As a first-year student in the fall of 2007, Mark Heckmann ’11 looked up to a student whom he felt epitomized leadership on campus. It was a turbulent time; the topics of tolerance and civility were at the forefront of the Denison community’s thoughts and vocabulary.
Heckmann, a self-proclaimed “bright-eyed underclassman,” watched from afar as Romero Huffstead ’08 blossomed as a leader. At the end of his Denison career, Huffstead was selected to serve as Denison’s recent-student trustee — a tradition first established in 1979. Huffstead was the 11th graduate to serve the college in the position since it was created.
“I looked up to him for a really long time. He has done some terrific things on campus,” said Heckmann. “It was from a distance, but I admired him. I think that folks were looking for someone to set the tone and be civil, and he was able, in my mind, to provide that example for everyone, even for the wide-eyed freshman that I was.”
Huffstead’s service as the recent-student member to the board of trustees inspired Heckmann, a Pittsburgh, Pa., native, to strive for the same position.
“As I matured on campus and started doing more with Residential Life and did more from a university capacity, I started to see the providence and importance in seeing a recent student involved in trustee affairs,” Heckmann said.
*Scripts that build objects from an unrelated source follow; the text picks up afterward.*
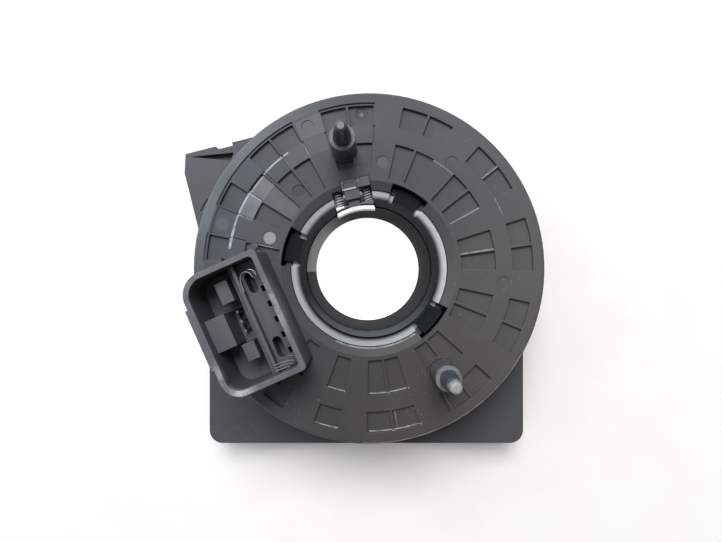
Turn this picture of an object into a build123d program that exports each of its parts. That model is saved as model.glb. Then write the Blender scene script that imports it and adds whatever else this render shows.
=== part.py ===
from build123d import *
import math
import os

# Steering clock spring with a steering-angle sensor in its base, in millimetres.
# The origin is on the column axis in the plane of the back cover, and +Z points at the driver.

# ---- bore and rotor -------------------------------------------------------------------------
BORE_R = 19.1
SLEEVE_WALL = 1.5
SLEEVE_BACK_Z = 1.0
SLEEVE_FRONT_DROP = 1.4
MOUTH_STEP = 0.35
MOUTH_DEPTH = 6.4
DISC_R = 52.5
DISC_FRONT_Z = 44.0
DISC_PLATE = 2.5
DISC_EDGE_CHAMFER = 0.7
SKIRT_WALL = 1.4
SKIRT_DEPTH = 9.0
COLLAR_R = 23.6
COLLAR_WALL = 2.0
COLLAR_LEDGE = 1.0
COLLAR_CHAMFER_R = 26.3
COLLAR_CHAMFER_DROP = 1.1
RUN_GAP = 0.5

# ---- pockets in the disc face ----------------------------------------------------------------
POCKET_DEPTH = 1.2
POCKET_RIB = 0.7
PAIR_COUNT = 6
PAIR_PITCH = 30.0
PAIR_FIRST = 68.6
PAIR_WIDTH = 19.8
INNER_RING = (27.5, 37.8)
OUTER_RING = (42.8, 49.0)
FAN_START = 88.0
FAN_PITCH = 9.93
FAN_CELLS = ("split", "split", "plain", "split", "split", "long", "split", "shelf", "split")
FAN_INNER_RING = (27.2, 37.5)
FAN_OUTER_RING = (42.8, 48.6)
FAN_LATCH_CLEAR_R = 30.4
FAN_SEAM = 0.5
FAN_SEAM_DEPTH = 0.4
FAN_EDGE_GROOVE = (49.0, 49.5)
FAN_EDGE_DEPTH = 0.6
SHELF_DEPTH = 0.3
LONE_POCKET = (249.6, 259.4)
FAR_POCKET = (229.3, 238.6)
EJECTOR_R = 1.9
EJECTOR_DEPTH = 0.2
EJECTORS = ((45.9, 163.1), (31.1, 162.8), (46.1, 113.4), (32.0, 82.7), (40.1, 52.0), (40.2, 354.0))
POCKET_EJECTORS = ((46.3, 92.8), (31.5, 132.4))

# ---- guide pins ------------------------------------------------------------------------------
BOSS_R = 3.6
BOSS_BORE_R = 2.5
BOSS_HEIGHT = 15.0
BOSS_FOOT = 0.4
PIN_GAP = 0.06
PIN_TIP_R = 1.5
PIN_TIP_BLUNT = 0.35
PIN_RISE = 12.4
PIN_SINK = 9.0
PIN_TAPER_START = 3.0
GUIDE_UPPER = (36.4, 102.0)
GUIDE_LOWER = (37.0, 305.5)

# ---- snap windows, slide ring and lock latch --------------------------------------------------
WINDOW_ANGLES = (61.3, 165.1, 320.1)
WINDOW_SPAN = 26.4
WINDOW_R = 26.4
WINDOW_FLOOR_Z = 39.0
HOOK_SPAN = 19.0
HOOK_R = 25.9
HOOK_THICK = 1.6
SLIDE_RING_GAP = 0.2
SLIDE_RING_DEPTH = 8.4
SLIDE_RING_DROP = 1.7
SLIDE_RING_FALL = 1.9
LATCH_ANGLE = 102.7
LATCH_TRAVEL = 2.0
LATCH_GAP = 0.25
LATCH_REACH = 1.1
LATCH_LIP_HALF = 5.7
LATCH_LIP_BACK = 20.0
LATCH_LIP_WALL = 1.1
LATCH_GROOVE = (0.35, 0.9)
LATCH_LIP_BOTTOM_Z = 37.4
LATCH_TOP_Z = 42.0
LATCH_STEM_HALF = 1.7
LATCH_STEM_BOTTOM_Z = 39.4
LATCH_BAR_HALF = 4.6
LATCH_BAR_IN = 25.9
LATCH_BAR_OUT = 27.0
LATCH_BAR_TOP_Z = 42.6
LATCH_FLOOR_Z = 37.2
RETAINER_THICK = 1.0
RETAINER_SIDES = (-6.0, 2.9)
RETAINER_GAP = 0.1
RETAINER_IN_R = 24.2
RETAINER_OUT_R = 27.3
RETAINER_RIDGE = 0.8
RETAINER_DISH = 0.35
RETAINER_SEAM = (-1.7, 0.3)
TONGUE_HALF = 2.4
TONGUE_IN_R = 21.2
TONGUE_THICK = 0.5
TONGUE_LAP = 0.8
SPRING_OFFSET = 4.4
SPRING_COIL_R = 1.25
SPRING_WIRE_R = 0.2
SPRING_TURNS = 5
SPRING_STEPS = 10
SPRING_WIRE_SIDES = 5
SPRING_SEAT_R = 24.5
SPRING_Z = 40.0

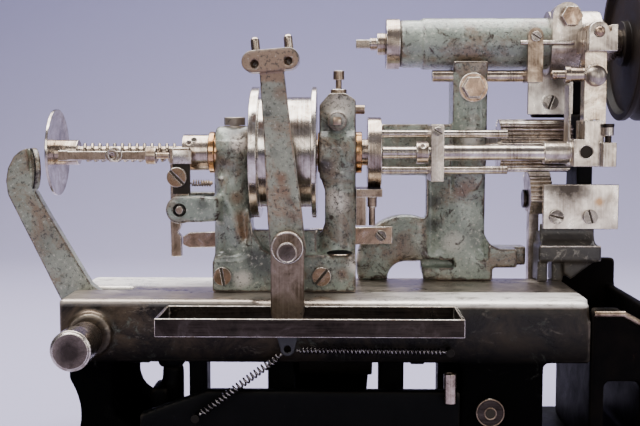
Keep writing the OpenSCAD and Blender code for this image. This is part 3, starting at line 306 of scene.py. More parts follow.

In April of this year, after an extensive selection process that included nominations and multiple rounds of on-campus interviews with President Knobel and current members of the Board of Trustees, Heckmann was selected to serve on the board for the next two years. He recalls the phone call he received to inform him that he had been selected.
“It was certainly a humbling experience,” said Heckmann, who earned a President’s Medal in 2011. “There are terrifically qualified people involved, and for them to ask me to join them—it’s an opportunity for me to contribute back to Denison and to learn more about the institution that I care so much about.”
Heckmann’s term also comes at a very pivotal time in campus history. President Knobel plans to retire at the end of the 2012-13 school year, and the search for Denison’s 20th president is underway.
“Anytime you have an executive search for a president, it’s very much a time you have to make sure that decision correct,” Heckmann said. “One of my first priorities is contributing meaningfully to those discussions. If there are ways we need to change our existing course, then we identify those and pick the candidate most suited for it.” He also said he believed it was important to continue to build upon the value of the Denison degree.
Heckmann is not shy about the fact that he will get to spend time with a number of notable alumni who sit on the board, especially Sen. Richard Lugar ’54, for whom he said he has “terrific respect.” He first met the senator during a dinner with the Board of Trustees after receiving the President’s Medal.
“Senator Lugar has demonstrated time and time again the importance of public service and how to conduct oneself in public life,” said Heckmann, who is just about to embark on his second and final year as a public policy and management graduate student at Carnegie Mellon.
Beginning in the summer of 2013, Heckmann will be joined by another recent graduate serving a two-year term, with the idea that each class will have the opportunity to be represented in this position on the board.
“It is phenomenal to see the depth of the trustees’ commitment to their university—they have such an ethic of giving back,” Heckmann said.